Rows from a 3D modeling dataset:
== == ==

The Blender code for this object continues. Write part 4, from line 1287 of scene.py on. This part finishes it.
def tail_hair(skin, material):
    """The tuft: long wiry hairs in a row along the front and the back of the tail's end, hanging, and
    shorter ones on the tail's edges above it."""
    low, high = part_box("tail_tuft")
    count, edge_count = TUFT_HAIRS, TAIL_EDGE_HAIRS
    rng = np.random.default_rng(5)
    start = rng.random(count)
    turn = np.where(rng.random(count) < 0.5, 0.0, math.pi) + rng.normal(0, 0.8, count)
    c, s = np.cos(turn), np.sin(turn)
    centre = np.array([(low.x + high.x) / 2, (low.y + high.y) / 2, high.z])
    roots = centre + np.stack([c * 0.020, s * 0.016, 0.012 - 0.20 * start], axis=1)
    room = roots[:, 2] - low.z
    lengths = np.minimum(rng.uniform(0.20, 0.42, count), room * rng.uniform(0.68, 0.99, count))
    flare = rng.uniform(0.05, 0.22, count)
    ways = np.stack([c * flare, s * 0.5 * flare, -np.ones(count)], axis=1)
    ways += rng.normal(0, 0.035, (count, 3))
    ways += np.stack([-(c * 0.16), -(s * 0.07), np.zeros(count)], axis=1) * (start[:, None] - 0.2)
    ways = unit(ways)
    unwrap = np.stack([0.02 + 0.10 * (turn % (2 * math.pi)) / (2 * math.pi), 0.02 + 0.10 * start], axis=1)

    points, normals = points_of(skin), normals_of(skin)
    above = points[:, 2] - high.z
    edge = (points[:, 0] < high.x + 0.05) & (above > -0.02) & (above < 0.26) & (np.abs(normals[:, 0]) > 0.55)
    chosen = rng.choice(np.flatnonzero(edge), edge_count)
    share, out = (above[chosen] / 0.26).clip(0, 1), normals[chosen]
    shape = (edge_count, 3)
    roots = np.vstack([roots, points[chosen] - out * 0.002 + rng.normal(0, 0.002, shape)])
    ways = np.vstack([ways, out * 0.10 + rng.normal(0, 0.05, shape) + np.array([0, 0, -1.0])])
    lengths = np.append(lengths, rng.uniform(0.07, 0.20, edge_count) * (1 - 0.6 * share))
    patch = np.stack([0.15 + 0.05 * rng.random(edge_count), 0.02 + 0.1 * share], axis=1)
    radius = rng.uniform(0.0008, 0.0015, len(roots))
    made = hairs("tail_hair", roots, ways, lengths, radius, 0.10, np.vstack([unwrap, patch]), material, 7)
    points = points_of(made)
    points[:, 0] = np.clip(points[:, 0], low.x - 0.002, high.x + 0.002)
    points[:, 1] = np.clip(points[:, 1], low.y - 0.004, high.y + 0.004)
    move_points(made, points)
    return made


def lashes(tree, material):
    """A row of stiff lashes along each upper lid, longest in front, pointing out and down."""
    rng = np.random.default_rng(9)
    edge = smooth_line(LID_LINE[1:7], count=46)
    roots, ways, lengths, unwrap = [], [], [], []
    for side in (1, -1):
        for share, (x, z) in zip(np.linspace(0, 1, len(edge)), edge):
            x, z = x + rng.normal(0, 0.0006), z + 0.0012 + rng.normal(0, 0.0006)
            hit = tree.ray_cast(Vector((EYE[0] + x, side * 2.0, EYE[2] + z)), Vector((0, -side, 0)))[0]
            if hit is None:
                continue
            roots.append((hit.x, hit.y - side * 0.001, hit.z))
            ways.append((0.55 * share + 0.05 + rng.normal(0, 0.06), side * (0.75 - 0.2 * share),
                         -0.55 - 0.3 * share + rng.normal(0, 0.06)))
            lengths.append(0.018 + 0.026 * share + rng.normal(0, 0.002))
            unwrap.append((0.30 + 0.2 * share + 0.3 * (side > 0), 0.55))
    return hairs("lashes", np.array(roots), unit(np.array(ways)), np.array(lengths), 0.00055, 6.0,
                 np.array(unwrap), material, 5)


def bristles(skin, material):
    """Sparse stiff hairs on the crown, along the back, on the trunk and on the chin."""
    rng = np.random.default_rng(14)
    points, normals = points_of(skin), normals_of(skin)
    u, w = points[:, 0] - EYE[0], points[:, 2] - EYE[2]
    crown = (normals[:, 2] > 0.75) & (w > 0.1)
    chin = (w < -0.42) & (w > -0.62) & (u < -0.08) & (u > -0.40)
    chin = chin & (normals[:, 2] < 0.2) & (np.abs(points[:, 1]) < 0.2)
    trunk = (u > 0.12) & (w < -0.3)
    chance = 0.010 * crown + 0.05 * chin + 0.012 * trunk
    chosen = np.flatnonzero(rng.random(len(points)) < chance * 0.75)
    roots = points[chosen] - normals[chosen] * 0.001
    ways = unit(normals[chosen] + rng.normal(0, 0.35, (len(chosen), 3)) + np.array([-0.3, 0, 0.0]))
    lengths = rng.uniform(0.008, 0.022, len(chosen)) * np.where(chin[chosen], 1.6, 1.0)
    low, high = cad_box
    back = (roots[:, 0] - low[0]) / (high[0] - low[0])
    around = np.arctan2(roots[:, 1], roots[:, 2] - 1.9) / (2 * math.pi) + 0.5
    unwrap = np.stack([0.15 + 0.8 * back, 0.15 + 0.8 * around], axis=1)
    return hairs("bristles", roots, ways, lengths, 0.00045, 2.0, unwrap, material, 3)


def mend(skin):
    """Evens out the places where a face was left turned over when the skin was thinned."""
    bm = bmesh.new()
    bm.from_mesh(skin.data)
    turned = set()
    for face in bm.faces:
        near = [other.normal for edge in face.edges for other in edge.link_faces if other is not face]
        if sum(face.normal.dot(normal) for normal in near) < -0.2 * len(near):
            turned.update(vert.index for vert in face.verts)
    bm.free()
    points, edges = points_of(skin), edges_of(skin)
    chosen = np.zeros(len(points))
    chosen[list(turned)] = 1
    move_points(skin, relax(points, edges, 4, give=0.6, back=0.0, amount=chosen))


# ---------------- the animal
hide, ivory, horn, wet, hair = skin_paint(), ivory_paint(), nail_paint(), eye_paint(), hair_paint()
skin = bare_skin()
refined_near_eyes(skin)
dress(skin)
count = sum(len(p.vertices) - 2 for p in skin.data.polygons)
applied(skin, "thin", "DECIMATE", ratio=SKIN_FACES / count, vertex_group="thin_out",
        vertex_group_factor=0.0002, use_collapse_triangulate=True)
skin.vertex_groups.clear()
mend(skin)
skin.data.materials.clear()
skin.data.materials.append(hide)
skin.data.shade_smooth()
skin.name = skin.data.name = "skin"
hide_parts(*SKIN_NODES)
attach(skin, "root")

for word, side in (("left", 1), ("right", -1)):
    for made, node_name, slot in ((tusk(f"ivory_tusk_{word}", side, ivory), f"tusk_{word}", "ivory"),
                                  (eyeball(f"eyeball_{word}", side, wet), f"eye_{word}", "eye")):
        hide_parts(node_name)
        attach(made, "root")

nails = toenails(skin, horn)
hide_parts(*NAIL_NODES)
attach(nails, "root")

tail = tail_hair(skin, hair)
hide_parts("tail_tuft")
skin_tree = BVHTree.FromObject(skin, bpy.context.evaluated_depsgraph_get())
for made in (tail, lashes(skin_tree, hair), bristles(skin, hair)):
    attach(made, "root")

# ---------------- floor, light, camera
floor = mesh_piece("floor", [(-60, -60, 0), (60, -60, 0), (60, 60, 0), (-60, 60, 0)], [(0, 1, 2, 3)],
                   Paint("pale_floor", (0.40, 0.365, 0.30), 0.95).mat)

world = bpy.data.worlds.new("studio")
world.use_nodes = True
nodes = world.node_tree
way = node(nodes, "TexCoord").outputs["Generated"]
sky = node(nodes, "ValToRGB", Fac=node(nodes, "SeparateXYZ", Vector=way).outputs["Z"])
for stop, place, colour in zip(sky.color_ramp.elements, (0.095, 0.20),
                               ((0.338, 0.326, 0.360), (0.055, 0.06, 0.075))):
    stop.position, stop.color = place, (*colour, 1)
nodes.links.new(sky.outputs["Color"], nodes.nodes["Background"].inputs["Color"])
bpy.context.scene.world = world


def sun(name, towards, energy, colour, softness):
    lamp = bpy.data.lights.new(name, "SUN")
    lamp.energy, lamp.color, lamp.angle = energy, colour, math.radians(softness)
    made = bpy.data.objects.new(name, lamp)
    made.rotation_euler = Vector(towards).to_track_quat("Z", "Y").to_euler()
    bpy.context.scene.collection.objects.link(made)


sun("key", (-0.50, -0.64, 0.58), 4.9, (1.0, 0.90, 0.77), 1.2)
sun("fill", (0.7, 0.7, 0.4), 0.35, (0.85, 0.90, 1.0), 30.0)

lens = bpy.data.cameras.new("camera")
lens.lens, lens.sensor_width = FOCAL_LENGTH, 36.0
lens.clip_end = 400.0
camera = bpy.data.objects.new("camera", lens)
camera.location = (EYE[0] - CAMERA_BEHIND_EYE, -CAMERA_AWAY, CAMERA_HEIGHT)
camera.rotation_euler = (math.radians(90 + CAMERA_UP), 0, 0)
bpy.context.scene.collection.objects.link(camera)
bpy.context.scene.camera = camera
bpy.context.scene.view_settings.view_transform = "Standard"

== == ==

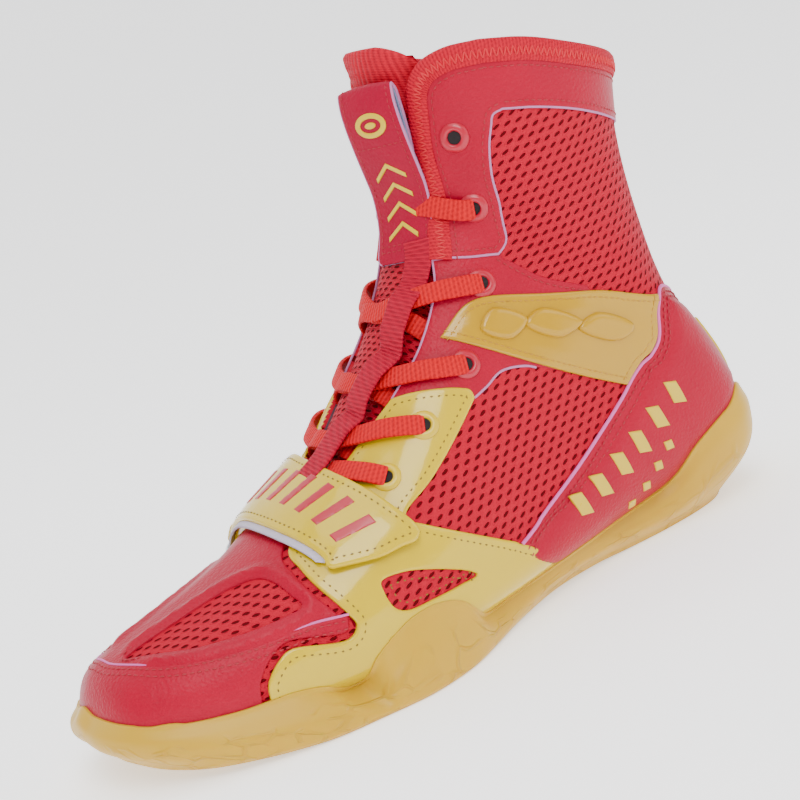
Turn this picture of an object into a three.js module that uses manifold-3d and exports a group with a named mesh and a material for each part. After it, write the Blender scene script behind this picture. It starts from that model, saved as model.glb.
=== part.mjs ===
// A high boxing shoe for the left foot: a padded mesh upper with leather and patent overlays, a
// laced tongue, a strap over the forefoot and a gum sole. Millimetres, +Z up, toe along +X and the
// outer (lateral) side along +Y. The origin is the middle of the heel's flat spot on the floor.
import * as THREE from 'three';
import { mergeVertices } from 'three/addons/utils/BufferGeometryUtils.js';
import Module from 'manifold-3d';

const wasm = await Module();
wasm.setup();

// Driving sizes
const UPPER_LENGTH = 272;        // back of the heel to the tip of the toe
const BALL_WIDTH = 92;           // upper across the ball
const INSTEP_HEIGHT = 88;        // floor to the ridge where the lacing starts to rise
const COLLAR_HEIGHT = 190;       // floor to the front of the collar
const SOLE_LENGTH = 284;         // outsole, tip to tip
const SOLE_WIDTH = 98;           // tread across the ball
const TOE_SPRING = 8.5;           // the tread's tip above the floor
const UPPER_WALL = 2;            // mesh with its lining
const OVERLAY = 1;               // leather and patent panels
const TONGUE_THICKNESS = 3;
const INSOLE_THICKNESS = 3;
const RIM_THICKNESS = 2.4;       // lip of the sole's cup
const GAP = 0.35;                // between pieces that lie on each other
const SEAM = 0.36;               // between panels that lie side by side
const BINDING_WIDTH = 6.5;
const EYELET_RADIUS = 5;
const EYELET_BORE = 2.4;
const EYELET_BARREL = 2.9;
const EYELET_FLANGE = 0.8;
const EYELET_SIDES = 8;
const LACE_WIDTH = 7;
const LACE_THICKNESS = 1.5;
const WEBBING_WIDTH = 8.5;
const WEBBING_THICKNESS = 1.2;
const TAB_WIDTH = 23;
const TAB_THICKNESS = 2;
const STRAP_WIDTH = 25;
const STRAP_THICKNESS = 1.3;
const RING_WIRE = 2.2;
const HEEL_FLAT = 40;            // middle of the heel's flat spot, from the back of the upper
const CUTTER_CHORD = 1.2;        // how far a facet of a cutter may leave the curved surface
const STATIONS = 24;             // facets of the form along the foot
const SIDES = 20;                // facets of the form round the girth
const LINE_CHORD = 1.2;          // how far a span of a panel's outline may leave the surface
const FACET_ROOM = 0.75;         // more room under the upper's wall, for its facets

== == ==

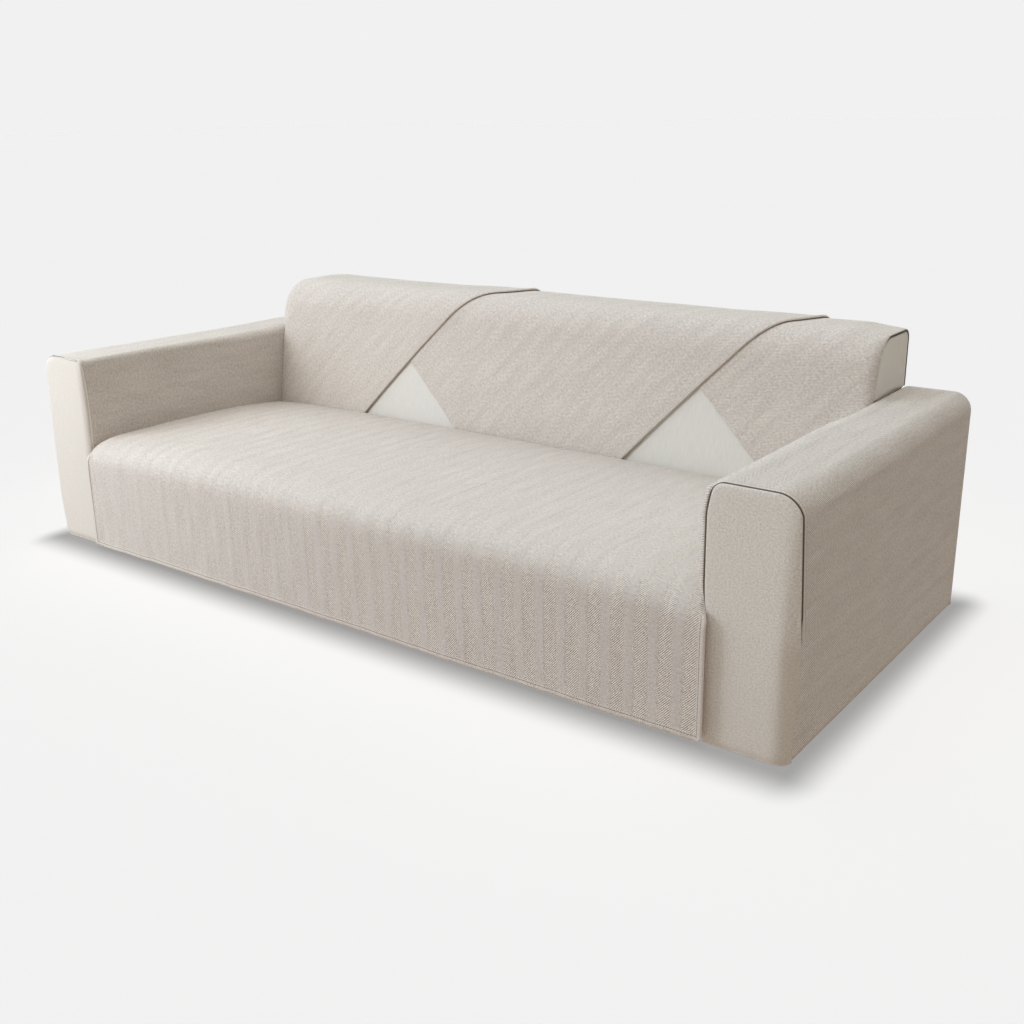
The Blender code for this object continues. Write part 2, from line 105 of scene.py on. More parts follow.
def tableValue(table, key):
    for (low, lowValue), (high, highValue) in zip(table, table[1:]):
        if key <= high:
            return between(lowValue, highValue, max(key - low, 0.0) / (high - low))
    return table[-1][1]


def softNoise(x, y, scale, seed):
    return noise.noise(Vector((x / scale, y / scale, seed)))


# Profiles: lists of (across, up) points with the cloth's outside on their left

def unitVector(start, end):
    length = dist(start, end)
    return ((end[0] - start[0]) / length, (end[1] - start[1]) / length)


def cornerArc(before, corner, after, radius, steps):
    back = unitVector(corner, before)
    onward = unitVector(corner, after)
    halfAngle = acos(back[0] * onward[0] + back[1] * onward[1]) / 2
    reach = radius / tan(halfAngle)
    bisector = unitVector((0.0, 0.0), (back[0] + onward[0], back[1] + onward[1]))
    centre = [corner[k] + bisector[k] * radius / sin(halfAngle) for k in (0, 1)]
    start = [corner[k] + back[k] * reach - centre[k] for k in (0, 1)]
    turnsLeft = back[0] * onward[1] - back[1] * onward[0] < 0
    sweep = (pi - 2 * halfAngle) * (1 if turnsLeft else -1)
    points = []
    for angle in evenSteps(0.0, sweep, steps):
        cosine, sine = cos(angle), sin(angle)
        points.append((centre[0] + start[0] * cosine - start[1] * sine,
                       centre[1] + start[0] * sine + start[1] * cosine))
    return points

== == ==

From the line with "hide_parts(node_name)" through the line with "0.90, 1.0), 30.0)", set down every line exactly and nothing besides.

        hide_parts(node_name)
        attach(made, "root")

nails = toenails(skin, horn)
hide_parts(*NAIL_NODES)
attach(nails, "root")

tail = tail_hair(skin, hair)
hide_parts("tail_tuft")
skin_tree = BVHTree.FromObject(skin, bpy.context.evaluated_depsgraph_get())
for made in (tail, lashes(skin_tree, hair), bristles(skin, hair)):
    attach(made, "root")

# ---------------- floor, light, camera
floor = mesh_piece("floor", [(-60, -60, 0), (60, -60, 0), (60, 60, 0), (-60, 60, 0)], [(0, 1, 2, 3)],
                   Paint("pale_floor", (0.40, 0.365, 0.30), 0.95).mat)

world = bpy.data.worlds.new("studio")
world.use_nodes = True
nodes = world.node_tree
way = node(nodes, "TexCoord").outputs["Generated"]
sky = node(nodes, "ValToRGB", Fac=node(nodes, "SeparateXYZ", Vector=way).outputs["Z"])
for stop, place, colour in zip(sky.color_ramp.elements, (0.095, 0.20),
                               ((0.338, 0.326, 0.360), (0.055, 0.06, 0.075))):
    stop.position, stop.color = place, (*colour, 1)
nodes.links.new(sky.outputs["Color"], nodes.nodes["Background"].inputs["Color"])
bpy.context.scene.world = world


def sun(name, towards, energy, colour, softness):
    lamp = bpy.data.lights.new(name, "SUN")
    lamp.energy, lamp.color, lamp.angle = energy, colour, math.radians(softness)
    made = bpy.data.objects.new(name, lamp)
    made.rotation_euler = Vector(towards).to_track_quat("Z", "Y").to_euler()
    bpy.context.scene.collection.objects.link(made)


sun("key", (-0.50, -0.64, 0.58), 4.9, (1.0, 0.90, 0.77), 1.2)
sun("fill", (0.7, 0.7, 0.4), 0.35, (0.85, 0.90, 1.0), 30.0)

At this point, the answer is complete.